--- Data ---
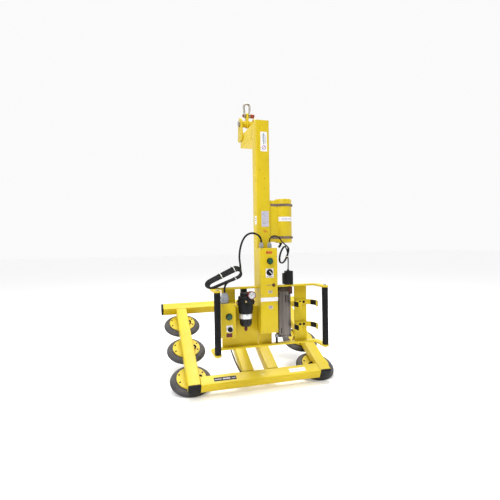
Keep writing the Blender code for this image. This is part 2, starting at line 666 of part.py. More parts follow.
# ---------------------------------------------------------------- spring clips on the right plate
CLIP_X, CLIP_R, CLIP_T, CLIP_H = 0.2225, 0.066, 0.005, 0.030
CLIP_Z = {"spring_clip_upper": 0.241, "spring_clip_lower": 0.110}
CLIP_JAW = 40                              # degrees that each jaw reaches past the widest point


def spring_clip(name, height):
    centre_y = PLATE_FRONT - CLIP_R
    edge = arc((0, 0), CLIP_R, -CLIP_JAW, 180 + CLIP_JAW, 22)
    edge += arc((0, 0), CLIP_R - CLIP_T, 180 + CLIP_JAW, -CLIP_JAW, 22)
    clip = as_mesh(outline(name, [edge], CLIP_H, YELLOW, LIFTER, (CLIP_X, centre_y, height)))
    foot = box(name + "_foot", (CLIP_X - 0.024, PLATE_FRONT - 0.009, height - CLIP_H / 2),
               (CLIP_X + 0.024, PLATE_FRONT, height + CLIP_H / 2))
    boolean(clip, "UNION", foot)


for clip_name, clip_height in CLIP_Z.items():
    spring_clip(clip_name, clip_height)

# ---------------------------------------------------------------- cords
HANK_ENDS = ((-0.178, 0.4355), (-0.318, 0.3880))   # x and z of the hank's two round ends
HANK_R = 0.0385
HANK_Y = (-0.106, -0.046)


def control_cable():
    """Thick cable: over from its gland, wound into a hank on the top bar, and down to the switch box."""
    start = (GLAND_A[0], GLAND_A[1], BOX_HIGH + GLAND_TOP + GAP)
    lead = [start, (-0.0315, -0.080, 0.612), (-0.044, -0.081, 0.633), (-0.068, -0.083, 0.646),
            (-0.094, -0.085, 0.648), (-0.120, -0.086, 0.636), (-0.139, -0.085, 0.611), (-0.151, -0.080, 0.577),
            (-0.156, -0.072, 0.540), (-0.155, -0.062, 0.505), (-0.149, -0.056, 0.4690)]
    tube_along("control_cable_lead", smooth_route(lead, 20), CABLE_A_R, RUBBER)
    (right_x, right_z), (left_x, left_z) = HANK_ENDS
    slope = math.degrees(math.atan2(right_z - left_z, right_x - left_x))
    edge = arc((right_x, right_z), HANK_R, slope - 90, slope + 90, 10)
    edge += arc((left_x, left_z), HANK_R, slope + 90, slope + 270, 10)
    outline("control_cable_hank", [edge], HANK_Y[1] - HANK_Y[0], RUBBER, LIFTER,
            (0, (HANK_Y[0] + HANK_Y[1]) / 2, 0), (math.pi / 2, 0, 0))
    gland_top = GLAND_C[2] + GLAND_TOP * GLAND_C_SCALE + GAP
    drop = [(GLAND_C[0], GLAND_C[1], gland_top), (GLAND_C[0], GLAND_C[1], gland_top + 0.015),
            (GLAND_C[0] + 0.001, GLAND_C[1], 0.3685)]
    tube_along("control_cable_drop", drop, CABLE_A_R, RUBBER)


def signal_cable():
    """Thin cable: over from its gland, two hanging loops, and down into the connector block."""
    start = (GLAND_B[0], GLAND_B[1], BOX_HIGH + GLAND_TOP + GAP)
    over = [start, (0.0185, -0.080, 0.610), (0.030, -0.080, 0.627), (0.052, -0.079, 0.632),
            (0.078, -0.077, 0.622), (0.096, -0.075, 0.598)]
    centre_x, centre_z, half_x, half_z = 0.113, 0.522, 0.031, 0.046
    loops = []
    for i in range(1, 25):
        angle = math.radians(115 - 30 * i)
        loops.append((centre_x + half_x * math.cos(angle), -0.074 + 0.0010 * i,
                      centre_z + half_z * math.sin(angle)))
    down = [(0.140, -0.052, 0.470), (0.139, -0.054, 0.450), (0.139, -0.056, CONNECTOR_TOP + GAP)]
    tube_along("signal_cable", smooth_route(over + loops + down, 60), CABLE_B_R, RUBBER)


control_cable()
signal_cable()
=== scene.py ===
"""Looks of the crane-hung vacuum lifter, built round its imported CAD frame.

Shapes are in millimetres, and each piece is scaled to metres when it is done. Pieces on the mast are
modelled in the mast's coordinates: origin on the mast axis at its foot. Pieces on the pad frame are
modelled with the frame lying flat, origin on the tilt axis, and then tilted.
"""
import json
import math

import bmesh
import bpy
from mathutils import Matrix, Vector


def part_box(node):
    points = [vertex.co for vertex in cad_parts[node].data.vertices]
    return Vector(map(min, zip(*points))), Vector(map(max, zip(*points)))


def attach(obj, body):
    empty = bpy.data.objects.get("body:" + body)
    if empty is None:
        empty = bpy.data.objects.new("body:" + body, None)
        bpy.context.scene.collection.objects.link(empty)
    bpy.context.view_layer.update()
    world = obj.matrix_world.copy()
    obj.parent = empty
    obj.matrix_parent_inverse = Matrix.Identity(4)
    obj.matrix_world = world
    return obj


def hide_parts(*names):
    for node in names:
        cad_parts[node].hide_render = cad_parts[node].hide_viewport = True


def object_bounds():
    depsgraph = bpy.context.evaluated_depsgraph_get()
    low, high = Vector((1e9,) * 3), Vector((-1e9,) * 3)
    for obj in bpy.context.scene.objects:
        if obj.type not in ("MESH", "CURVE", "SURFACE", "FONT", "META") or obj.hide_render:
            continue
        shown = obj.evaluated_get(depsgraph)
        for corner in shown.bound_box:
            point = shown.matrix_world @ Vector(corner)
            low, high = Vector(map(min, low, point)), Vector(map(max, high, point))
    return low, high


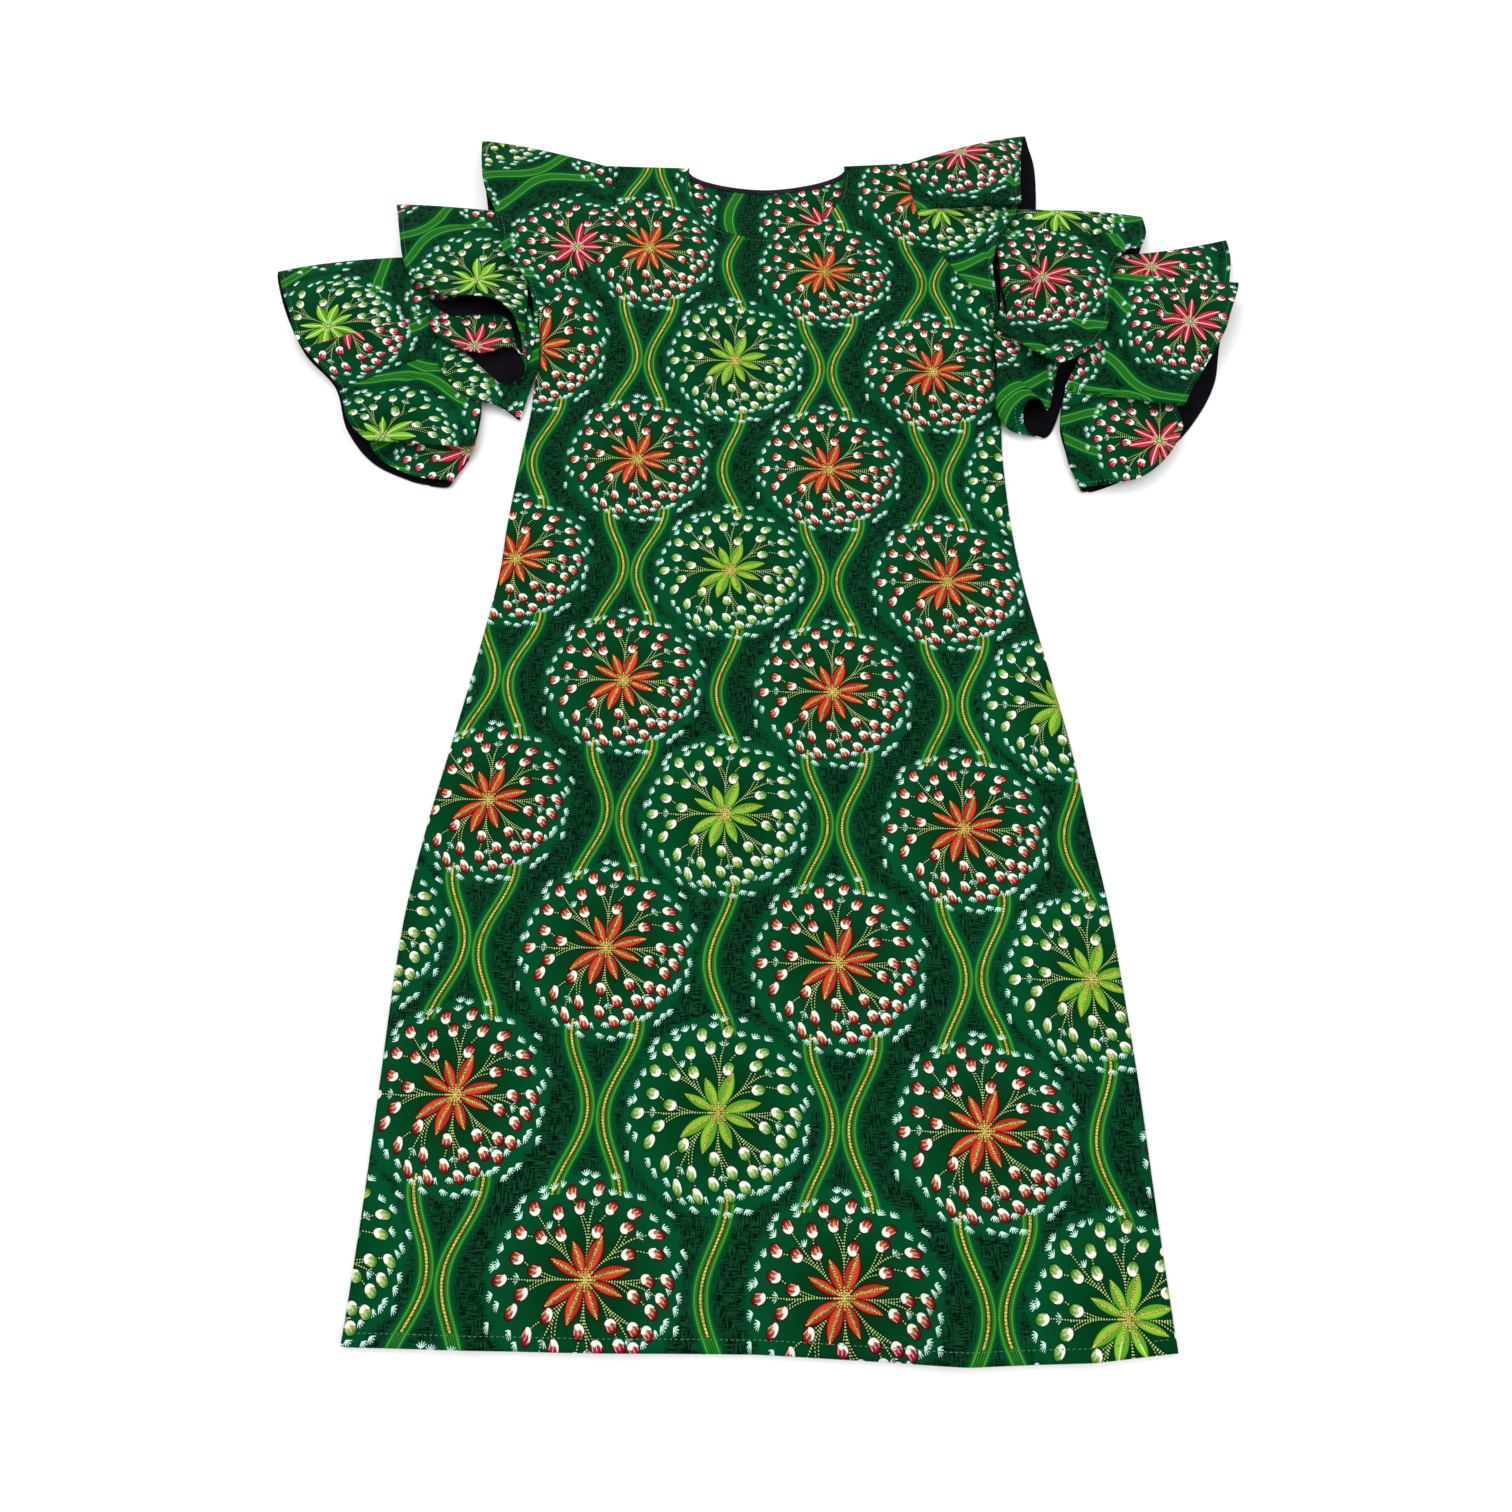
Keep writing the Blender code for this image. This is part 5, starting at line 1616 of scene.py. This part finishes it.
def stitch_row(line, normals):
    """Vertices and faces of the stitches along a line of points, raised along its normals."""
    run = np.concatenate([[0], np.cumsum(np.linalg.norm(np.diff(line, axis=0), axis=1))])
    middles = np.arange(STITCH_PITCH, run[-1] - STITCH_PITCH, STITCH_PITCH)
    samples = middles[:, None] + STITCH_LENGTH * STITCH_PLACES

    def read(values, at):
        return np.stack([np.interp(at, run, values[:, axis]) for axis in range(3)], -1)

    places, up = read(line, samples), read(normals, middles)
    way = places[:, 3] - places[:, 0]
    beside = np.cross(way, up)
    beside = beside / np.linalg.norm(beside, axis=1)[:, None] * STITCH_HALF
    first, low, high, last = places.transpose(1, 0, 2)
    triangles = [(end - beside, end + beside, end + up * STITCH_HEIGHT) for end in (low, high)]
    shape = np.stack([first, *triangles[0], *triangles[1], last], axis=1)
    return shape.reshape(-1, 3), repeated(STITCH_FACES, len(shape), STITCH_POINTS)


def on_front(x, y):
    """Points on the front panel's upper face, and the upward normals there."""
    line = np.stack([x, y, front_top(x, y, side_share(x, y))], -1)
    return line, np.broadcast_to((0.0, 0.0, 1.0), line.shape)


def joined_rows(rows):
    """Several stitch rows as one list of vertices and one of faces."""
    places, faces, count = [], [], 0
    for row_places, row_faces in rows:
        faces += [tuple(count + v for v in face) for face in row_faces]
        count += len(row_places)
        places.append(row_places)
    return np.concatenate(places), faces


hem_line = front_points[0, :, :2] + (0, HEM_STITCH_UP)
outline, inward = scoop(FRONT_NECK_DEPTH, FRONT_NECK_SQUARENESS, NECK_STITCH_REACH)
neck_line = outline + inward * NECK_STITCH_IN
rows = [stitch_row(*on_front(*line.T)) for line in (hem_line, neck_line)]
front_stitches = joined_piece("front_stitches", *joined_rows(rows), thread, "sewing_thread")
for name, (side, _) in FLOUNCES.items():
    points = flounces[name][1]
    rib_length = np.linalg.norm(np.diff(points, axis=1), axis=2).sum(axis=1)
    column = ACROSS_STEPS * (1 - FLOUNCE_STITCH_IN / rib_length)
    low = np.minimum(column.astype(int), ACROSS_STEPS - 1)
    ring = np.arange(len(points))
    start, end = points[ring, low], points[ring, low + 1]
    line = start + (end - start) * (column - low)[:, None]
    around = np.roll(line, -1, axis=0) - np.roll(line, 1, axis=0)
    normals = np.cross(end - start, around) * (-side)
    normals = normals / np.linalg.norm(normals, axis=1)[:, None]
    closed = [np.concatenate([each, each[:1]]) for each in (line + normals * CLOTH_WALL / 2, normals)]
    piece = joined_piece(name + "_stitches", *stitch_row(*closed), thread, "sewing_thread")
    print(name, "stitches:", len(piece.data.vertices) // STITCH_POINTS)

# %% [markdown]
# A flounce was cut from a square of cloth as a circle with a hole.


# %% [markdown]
---
Look through the entries above and quote exactly the lines from the line with "centre_x, centre_z, half_x, half_z" to the line with "if empty is", counting both of those lines.

Written answer:
    centre_x, centre_z, half_x, half_z = 0.113, 0.522, 0.031, 0.046
    loops = []
    for i in range(1, 25):
        angle = math.radians(115 - 30 * i)
        loops.append((centre_x + half_x * math.cos(angle), -0.074 + 0.0010 * i,
                      centre_z + half_z * math.sin(angle)))
    down = [(0.140, -0.052, 0.470), (0.139, -0.054, 0.450), (0.139, -0.056, CONNECTOR_TOP + GAP)]
    tube_along("signal_cable", smooth_route(over + loops + down, 60), CABLE_B_R, RUBBER)


control_cable()
signal_cable()
=== scene.py ===
"""Looks of the crane-hung vacuum lifter, built round its imported CAD frame.

Shapes are in millimetres, and each piece is scaled to metres when it is done. Pieces on the mast are
modelled in the mast's coordinates: origin on the mast axis at its foot. Pieces on the pad frame are
modelled with the frame lying flat, origin on the tilt axis, and then tilted.
"""
import json
import math

import bmesh
import bpy
from mathutils import Matrix, Vector


def part_box(node):
    points = [vertex.co for vertex in cad_parts[node].data.vertices]
    return Vector(map(min, zip(*points))), Vector(map(max, zip(*points)))


def attach(obj, body):
    empty = bpy.data.objects.get("body:" + body)
    if empty is None:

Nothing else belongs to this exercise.